U.K. Retail-Sales Index Unexpectedly Falls to Eight-Month Low

A U.K. retail-sales index unexpectedly fell this month led by clothing and home-improvement stores as cold weather deterred shoppers.

A gauge of annual sales growth slipped to minus 1 from zero in March, the London-based Confederation of British Industry business lobby group said today. That’s the weakest reading in eight months. Economists had forecast an increase to 8, according to the median of eight estimates in a Bloomberg News survey. Retailers had also expected sales to grow this month.

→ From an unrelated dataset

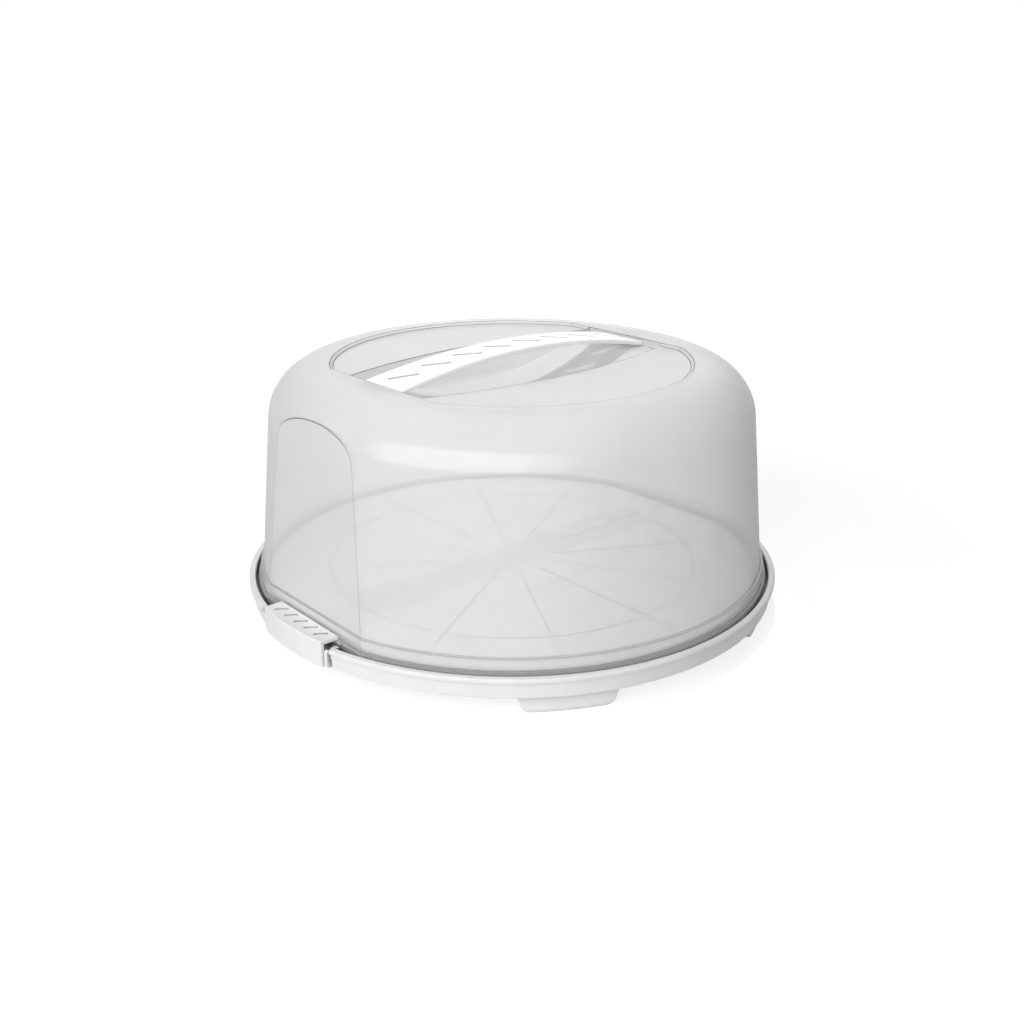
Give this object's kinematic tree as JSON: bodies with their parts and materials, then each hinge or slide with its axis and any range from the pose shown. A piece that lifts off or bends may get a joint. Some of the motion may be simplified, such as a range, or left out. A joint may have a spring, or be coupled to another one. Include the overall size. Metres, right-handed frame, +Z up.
{
  "type": "cake storage container",
  "caption": "Round cake keeper: footed tray with a groove for a clear domed cover, a sunk strap handle in its top, and hinged side latches that clip the cover down.",
  "frame": {"origin": "centre of the tray, level with the soles of its feet", "axes": "+Z up; X along the carrying handle, from the front latch at -X to the back latch at +X"},
  "size_m": [0.345, 0.345, 0.1677],
  "materials": {
    "tray_white": "satin moulded",
    "cover_clear": "clear, slightly milky",
    "handle_white": "satin moulded",
    "latch_white": "satin moulded"
  },
  "bodies": {
    "tray": {"base_tray": "tray_white"},
    "cover": {"dome_cover": "cover_clear", "carry_handle": "handle_white"},
    "front_latch": {"latch_front": "latch_white"},
    "back_latch": {"latch_back": "latch_white"}
  },
  "joints": [
    {"name": "cover_lift", "type": "slide", "parent": "tray", "child": "cover", "axis": [0, 0, 1], "range_m": [0, 0.18]},
    {"name": "latch_front_hinge", "type": "hinge", "parent": "tray", "child": "front_latch", "pos_m": [-0.1654, 0, 0.0175], "axis": [0, -1, 0], "range_deg": [0, 95]},
    {"name": "latch_back_hinge", "type": "hinge", "parent": "tray", "child": "back_latch", "pos_m": [0.1654, 0, 0.0175], "axis": [0, 1, 0], "range_deg": [0, 95]}
  ]
}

Data tomorrow will show whether the U.K. fell into a triple-dip recession in the first quarter after the economy shrank 0.3 percent in the previous three months. Debenhams Plc (DEB), the U.K.’s second-biggest department-store chain, said this month that consumer sentiment remains “weak” and market conditions are challenging.

“Retailers were frustrated this month by the ongoing stagnation,” said Barry Williams, chief merchandising officer for food at Wal-Mart Stores Inc. (WMT)’s Asda unit and head of the CBI’s distributive trades panel. “High street conditions are tricky with consumers lacking the confidence to go out and spend.”

A gauge of the volume of orders placed with suppliers dropped to minus 12 in April from minus 1 in March. A measure of sales volumes for the time of year fell to minus 27 from minus 20. Retailers expect the volume of sales to decline again in May, according to the report.

The CBI’s survey of 62 retailers was conducted between March 26 and April 10.